• GOAL OF THE EXERCISE: Copy the data exactly from the line that contains "for blank in" through the line that contains "from mathutils.kdtree import KDTree", keeping both end lines and leaving out everything else.

* start PROVIDED DATA *

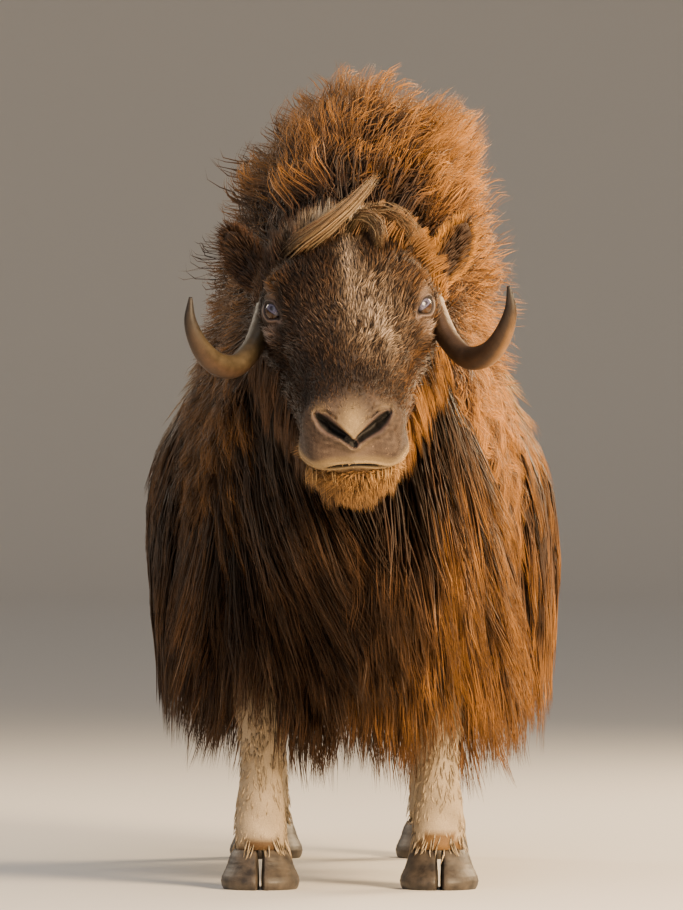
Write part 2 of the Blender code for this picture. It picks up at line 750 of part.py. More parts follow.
def eye_opening(side):
    """A pointed oval plug that opens the lids, in the head's frame."""
    look = Vector(EYE_LOOK).normalized()
    along = (Vector((0, 1, -EYE_SLANT)) - look * look.dot(Vector((0, 1, -EYE_SLANT)))).normalized()
    up = look.cross(along)
    rings = []
    for depth, spread in ((0.0, 0.7), (EYE_RADIUS, 1.0), (2 * EYE_RADIUS, 1.35)):
        centre = EYE_PLACE + look * depth
        ring = []
        for a in np.linspace(0, 2 * math.pi, LID_SIDES, endpoint=False):
            high = LID_HALF_HEIGHT * math.sin(a) * (1 - LID_POINT * abs(math.cos(a)))
            ring.append(centre + along * LID_HALF_LENGTH * math.cos(a) * spread + up * high * spread)
        rings.append([(p.x * side, p.y, p.z) for p in ring])
    return loft("opening", rings)


def nostril(side):
    path = [Vector((x * side, f, h)) for x, f, h in NOSTRIL]
    return loft("nostril", tube_rings(path, NOSTRIL_RADII, 8, NOSTRIL_FLAT, Vector((0, 0.5, 1))))


def mouth_cut():
    """A thin bent wedge along the line of the mouth, deeper inside the head."""
    half = [Vector(p) for p in MOUTH]
    path = half + [Vector((-p.x, p.y, p.z)) for p in reversed(half[:-1])]
    rings = []
    for i, point in enumerate(path):
        inner = Vector((point.x * MOUTH_INNER, point.y - MOUTH_DEPTH, point.z + MOUTH_RISE))
        high = MOUTH_HEIGHT * (0.35 if i in (0, len(path) - 1) else 1.0)
        outer = point + (point - inner).normalized() * MOUTH_DEPTH
        rings.append([outer + Vector((0, 0, high)), outer - Vector((0, 0, high)), inner])
    return loft("mouth", rings)


def philtrum_cut():
    wide, deep = PHILTRUM
    rings = []
    for f, h in ((0.300, -0.036), (0.303, -0.055), (0.303, -0.078)):
        rings.append([(-wide, f, h), (wide, f, h), (0.0, f - deep, h)])
    return loft("philtrum", rings)


def make_head(neighbours):
    head = head_surface()
    boolean(head, [eyeball("lid", side, EYE_RADIUS + LID_THICK) for side in (1, -1)], "UNION")
    cuts = [eye_opening(side) for side in (1, -1)]
    cuts += [nostril(side) for side in (1, -1)]
    cuts += [mouth_cut(), philtrum_cut()]
    boolean(head, cuts, "DIFFERENCE")
    boolean(head, head_locks(), "UNION")
    to_world(head)
    boolean(head, [swollen(piece) for piece in neighbours], "DIFFERENCE")
    return keep_largest(head)


def head_room():
    """The space in the neck that the head stands in, a fit's gap behind its flat back."""
    half, front, bottom, top = HEAD_ROOM
    back = HEAD[0, 0] - GAP
    return to_world(loft("room", [
        [(-half, f, bottom), (half, f, bottom), (half, f, top), (-half, f, top)] for f in (back, front)
    ]))


def smooth_path(rows, count):
    """Points and sizes spread along a smooth curve through the rows."""
    rows = np.asarray(rows, float)
    steps = np.linalg.norm(np.diff(rows[:, :3], axis=0), axis=1)
    along = np.concatenate([[0], np.cumsum(steps)])
    table = np.concatenate([along[:, None], rows], axis=1)
    return smooth_rows(table, np.linspace(0, along[-1], count))


def make_horn(name, side):
    rows = smooth_path(HORN, HORN_RINGS)
    path = [Vector((x * side, y, z)) for x, y, z in rows[:, :3]]
    horn = loft(name, tube_rings(path, rows[:, 3], HORN_SIDES, HORN_FLAT, Vector((0, 1, 0))))
    return roll_piece(horn)


def ear_loft(name, widths, deep, shift, side):
    """Flat oval rings up the ear as a closed skin. shift moves them towards the way the ear opens."""
    axis = EAR_TIP - EAR_ROOT
    facing = Vector(EAR_FACING).normalized()
    facing = (facing - axis * facing.dot(axis) / axis.length_squared).normalized()
    across = axis.cross(facing).normalized()
    rings = []
    for share, wide in widths:
        centre = EAR_ROOT + axis * share + facing * shift
        ring = []
        for a in np.linspace(0, 2 * math.pi, EAR_SIDES, endpoint=False):
            point = centre + across * math.cos(a) * wide * EAR_WIDTH / 2 + facing * math.sin(a) * deep
            ring.append((point.x * side, point.y, point.z))
        rings.append(ring)
    return roll_piece(loft(name, rings))


def ear_blank(name, side):
    """The ear before its cup is cut."""
    return ear_loft(name, EAR_OUTLINE, EAR_CUP / 2, 0.0, side)


def make_ear(name, side):
    """A leaf-shaped ear with its cup turned forward and out."""
    inner = [(share, wide - 2 * EAR_WALL / EAR_WIDTH) for share, wide in EAR_OUTLINE[2:-1]]
    cup = ear_loft("cup", inner, EAR_CUP * 0.7, EAR_CUP * 0.62, side)
    return keep_largest(boolean(ear_blank(name, side), [cup], "DIFFERENCE"))


def make_leg(name, rows, side):
    """A leg with its two dewclaws."""
    path = smooth_path(rows, LEG_RINGS)
    rings = []
    for x, y, z, wide, long in path:
        angles = np.linspace(0, 2 * math.pi, LEG_SIDES, endpoint=False)
        rings.append([(side * (x + wide * math.sin(a)), y + long * math.cos(a), z) for a in angles])
    leg = loft(name, rings)
    foot = rows[-2]
    dewclaws = []
    for way in (1, -1):
        root = Vector((side * (foot[0] + way * 0.5 * foot[3]), foot[1] + 0.4 * DEWCLAW_BACK, DEWCLAW_HEIGHT))
        tip = root + Vector((way * side * 0.004, DEWCLAW_BACK, -0.022))
        radii = (DEWCLAW_RADIUS, DEWCLAW_RADIUS, 0.3 * DEWCLAW_RADIUS)
        dewclaws.append(loft("dewclaw", tube_rings([root, (root + tip) / 2, tip], radii, 6)))
    return boolean(leg, dewclaws, "UNION")


def claw_outline(wide, long, back, count):
    """Outline of a claw seen from above: straight inside, bowed outside, its toe forward."""
    points = []
    for i in range(count):
        a = 2 * math.pi * i / count
        across = math.sin(a)
        x = wide * (across if across > 0 else across * CLAW_INNER)
        y = back - 0.5 * long * math.cos(a) * (1.0 - CLAW_NARROW * max(across, 0.0))
        points.append((x, y))
    return points


def make_claw(name, rows, side, way):
    """One claw of a hoof, flat below and where the leg stands on it. way is 1 for the outer claw."""
    foot = Vector((rows[-1][0] * side, rows[-1][1], 0))
    rings = []
    for z, share, back in CLAW_LEVELS:
        outline = claw_outline(CLAW_WIDTH * share, CLAW_LENGTH * share, back - CLAW_FORWARD, CLAW_SIDES)
        rings.append([
            (foot.x + side * way * (CLAW_APART / 2 + CLAW_WIDTH * CLAW_INNER + x), foot.y + y, z)
            for x, y in outline
        ])
    return loft(name, rings)


def make_tail(name):
    share = np.linspace(0, 1, TAIL_RINGS)
    path = [TAIL_ROOT + Vector((0, 0.055 * math.sin(1.6 * s), -TAIL_LENGTH * s)) for s in share]
    radii = TAIL_RADIUS * (1 - 0.65 * share)
    return loft(name, tube_rings(path, radii, TAIL_SIDES))


def finish(made, colour, roughness):
    """Gives a node its own material and the shading of its kind."""
    material = bpy.data.materials.new(made.name)
    material.use_nodes = True
    shader = material.node_tree.nodes["Principled BSDF"]
    shader.inputs["Base Color"].default_value = (*colour, 1)
    shader.inputs["Roughness"].default_value = roughness
    shader.inputs["Metallic"].default_value = 0.0
    made.data.materials.clear()
    made.data.materials.append(material)
    made.data.shade_smooth()
    made.data.set_sharp_from_angle(angle=SHARP_EDGE)


def set_origin(pieces):
    """Moves all pieces alike, so the origin is on the floor under the middle of the model."""
    points = np.array([tuple(v.co) for piece in pieces for v in piece.data.vertices])
    low, high = points.min(axis=0), points.max(axis=0)
    shift = Vector((-(low[0] + high[0]) / 2, -(low[1] + high[1]) / 2, 0))
    for piece in pieces:
        for vertex in piece.data.vertices:
            vertex.co += shift
        piece.data.update()


def main():
    clear_scene()
    horns = [make_horn("horn_left", 1), make_horn("horn_right", -1)]
    ears = [make_ear("ear_left", 1), make_ear("ear_right", -1)]
    eyes = [to_world(eyeball("eye_left", 1, EYE_RADIUS)), to_world(eyeball("eye_right", -1, EYE_RADIUS))]
    for ear, horn in zip(ears, horns):
        boolean(ear, [swollen(horn)], "DIFFERENCE")
        keep_largest(ear)
    blanks = [ear_blank("ear_room", 1), ear_blank("ear_room", -1)]
    head = make_head(horns + blanks + eyes)
    legs = []
    claws = []
    for end, rows in (("front", FRONT_LEG), ("hind", HIND_LEG)):
        for label, side in (("left", 1), ("right", -1)):
            leg = make_leg(f"leg_{end}_{label}", rows, side)
            legs.append(leg)
            for claw, way in (("outer", 1), ("inner", -1)):
                claws.append(make_claw(f"hoof_{end}_{label}_{claw}", rows, side, way))
    tail = make_tail("tail")
    chance = random.Random(SEED)
    locks = tier_locks(chance) + spine_locks(chance) + rump_locks(chance) + mane_locks(chance)
    locks += bib_locks(chance)
    trunk = []
    ends = [TRUNK[0, 0], NECK_CUT, SHOULDER_CUT, RUMP_CUT, TRUNK[-1, 0]]
    for name, start, end in zip(TRUNK_NAMES, ends[:-1], ends[1:]):
        piece = trunk_piece(name, start + GAP / 2, end - GAP / 2)
        boolean(piece, [lock for y, lock in locks if start < y <= end], "UNION")
        boolean(piece, [slab(name, start, end)], "INTERSECT")
        near = [swollen(other) for other in (horns + blanks if name == "neck" else legs + [tail])]
        if name == "neck":
            near.append(head_room())
        boolean(piece, near, "DIFFERENCE")
        trunk.append(keep_largest(piece))
    for blank in blanks:
        bpy.data.objects.remove(blank)
    for piece in trunk:
        finish(piece, COAT_COLOUR, 0.9)
    for piece in [head, tail] + ears:
        finish(piece, FACE_COLOUR, 0.85)
    for piece in legs:
        finish(piece, LEG_COLOUR, 0.85)
    for piece in horns:
        finish(piece, HORN_COLOUR, 0.45)
    for piece in claws:
        finish(piece, HOOF_COLOUR, 0.55)
    for piece in eyes:
        finish(piece, EYE_COLOUR, 0.08)
    set_origin(trunk + [head, tail] + ears + legs + horns + claws + eyes)


if __name__ == "__main__":
    main()
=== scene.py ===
"""The looks of a life-size muskox cow: one skin under a coat of meshed hair, with horns, eyes and hooves.

Lengths are in metres. Shapes are worked out where the animal was designed, facing -Y with her left side
at +X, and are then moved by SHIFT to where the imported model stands.
"""

import math
from functools import partial

import bmesh
import bpy
import numpy as np
from mathutils import Matrix, Vector
from mathutils.kdtree import KDTree


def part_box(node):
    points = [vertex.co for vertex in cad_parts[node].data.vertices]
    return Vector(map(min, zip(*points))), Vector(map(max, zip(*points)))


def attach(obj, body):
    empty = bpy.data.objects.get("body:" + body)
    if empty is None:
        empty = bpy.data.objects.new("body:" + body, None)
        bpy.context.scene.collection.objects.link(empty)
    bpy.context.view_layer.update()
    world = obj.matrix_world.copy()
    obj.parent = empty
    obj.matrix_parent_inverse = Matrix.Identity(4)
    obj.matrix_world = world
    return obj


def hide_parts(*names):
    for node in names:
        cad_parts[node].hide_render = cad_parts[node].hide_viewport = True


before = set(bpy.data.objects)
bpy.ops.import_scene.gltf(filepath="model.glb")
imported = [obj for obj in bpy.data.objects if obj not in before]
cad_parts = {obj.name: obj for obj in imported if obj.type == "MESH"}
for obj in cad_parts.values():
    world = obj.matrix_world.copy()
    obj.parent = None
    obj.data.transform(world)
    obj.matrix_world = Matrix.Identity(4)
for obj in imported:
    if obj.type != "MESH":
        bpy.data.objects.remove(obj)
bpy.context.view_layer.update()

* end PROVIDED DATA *

• ANSWER:
    for blank in blanks:
        bpy.data.objects.remove(blank)
    for piece in trunk:
        finish(piece, COAT_COLOUR, 0.9)
    for piece in [head, tail] + ears:
        finish(piece, FACE_COLOUR, 0.85)
    for piece in legs:
        finish(piece, LEG_COLOUR, 0.85)
    for piece in horns:
        finish(piece, HORN_COLOUR, 0.45)
    for piece in claws:
        finish(piece, HOOF_COLOUR, 0.55)
    for piece in eyes:
        finish(piece, EYE_COLOUR, 0.08)
    set_origin(trunk + [head, tail] + ears + legs + horns + claws + eyes)


if __name__ == "__main__":
    main()
=== scene.py ===
"""The looks of a life-size muskox cow: one skin under a coat of meshed hair, with horns, eyes and hooves.

Lengths are in metres. Shapes are worked out where the animal was designed, facing -Y with her left side
at +X, and are then moved by SHIFT to where the imported model stands.
"""

import math
from functools import partial

import bmesh
import bpy
import numpy as np
from mathutils import Matrix, Vector
from mathutils.kdtree import KDTree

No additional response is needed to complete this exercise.